Флора и фауна | страница 32
Отец ушел от нас. Это было больно, это было страшно, это было обидно.
Мама переживала очень сильно, она перестала замечать меня, все чаще срывалась и глупела на глазах, устраивая то мне, то отцу сцены, принялась шантажировать мной, словно вещью, а отец в ответ принялся настраивать меня против нее. Глядя на все это, я поняла, что главная беда не в том, что нам плохо, а в том, что мы сами виноваты в своих неприятностях. Мы доверяли отцу и любили его, мы сами позволили доставить нам боль, привязавшись к нему. И поняла, что нельзя никому верить, если даже родной человек способен предать, и нельзя никого любить, если это не ценится даже в близком круге, а используется, как оружие против тебя, а счастье, к которому все стремятся — миф, миг, замок на песке. Тогда же я поняла, что люди — звери, живущие на инстинктах, и способны, как крысы, есть своих детенышей, спариваться с первой попавшейся самкой, жить, удовлетворяя лишь свои сиюминутные нужды. Именно свои, потому что на соседние, чужие — им плевать. В этой жизни каждый за себя и каждый для себя.

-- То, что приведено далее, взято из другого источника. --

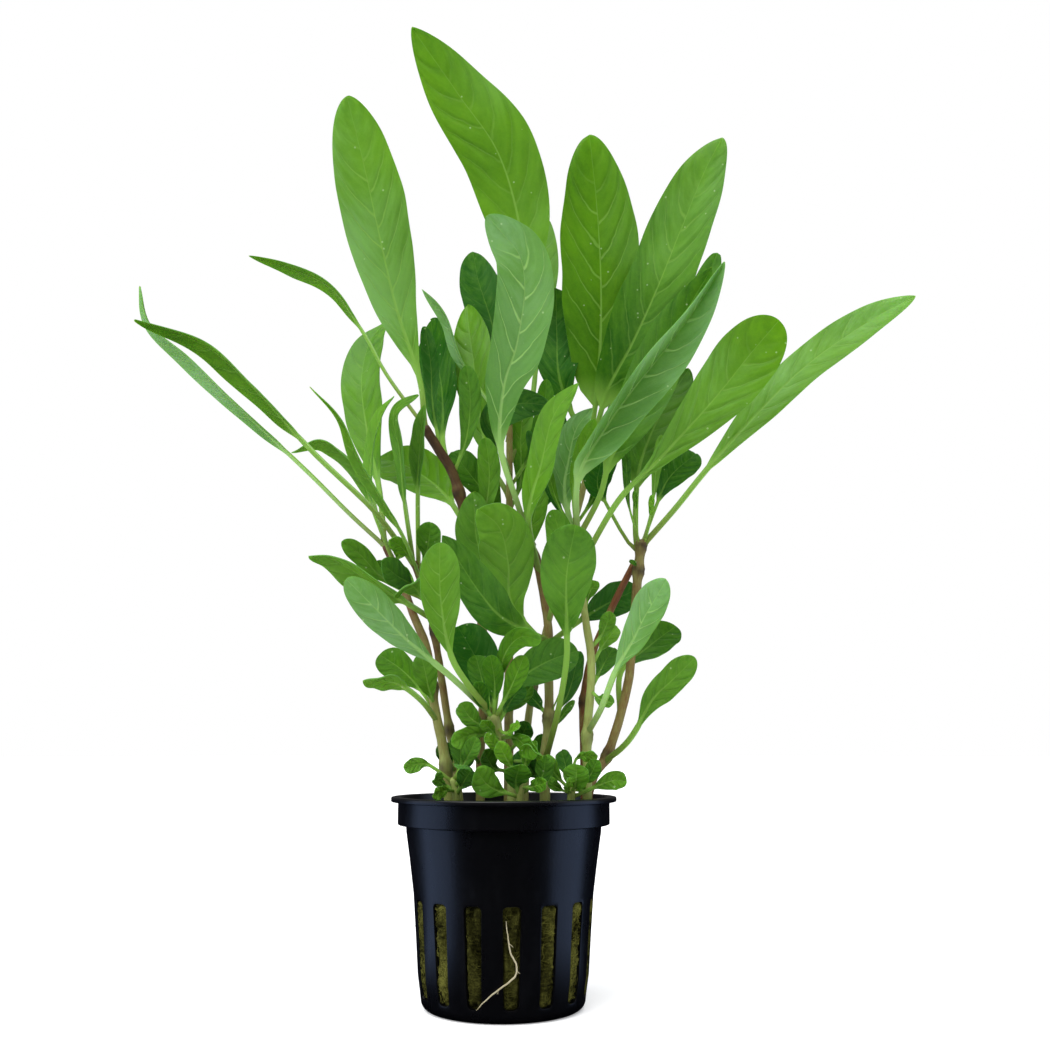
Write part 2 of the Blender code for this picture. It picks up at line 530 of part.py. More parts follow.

Что и говорить, осознание было болезненным и слишком ранним — мне не было и десяти лет. И все-таки, возможно, именно потому я успела измениться и избавиться от страха, став непробиваемой для любых чужеродных эмоций, желаний. Чувство самосохранения постепенно отключилось напрочь, как только я поняла, что бросить меня не могут, если я этого не позволю. И не позволяла — не привязываясь и не допуская к себе, научилась лгать и смеяться, скрывая боль, кусать первой, не дожидаясь, пока укусят тебя. Не просить, не требовать, а брать, не навязываться, а обязывать, не привязываться, а привязывать. Сердце черствело, покрываясь твердой коркой презрения к зверюшкам, душа убеждалась в правильности избранного пути.
Я стала такой, какой стала, и ничуть о том не жалела, как не собиралась меняться.
Любовь, долг, морально-этические законы, вера в дутые идеалы, порядочность — все это для питомцев зоопарка, а я служащая. Конечно, я не решаю, кому дать морковку иллюзий, кому прописать охлаждающий душ, кому выдать премиальные из филе приглянувшегося соседа, но я готовлю этого соседа. Я настраиваю брансбойт, от меня зависит, насколько он будет холодным, насколько струя будет сильной и болезненной.
Трудно ли так жить? Я не задумывалась, потому что видела — к такой жизни стремятся все, но не каждому дано того достичь. Меня угнетало другое — одиночество. Да, мы все по сути одиночки, но некоторым в жизни посчастливилось найти свою стаю и жить в ней. Им я искренне завидовала и далеко не белой завистью.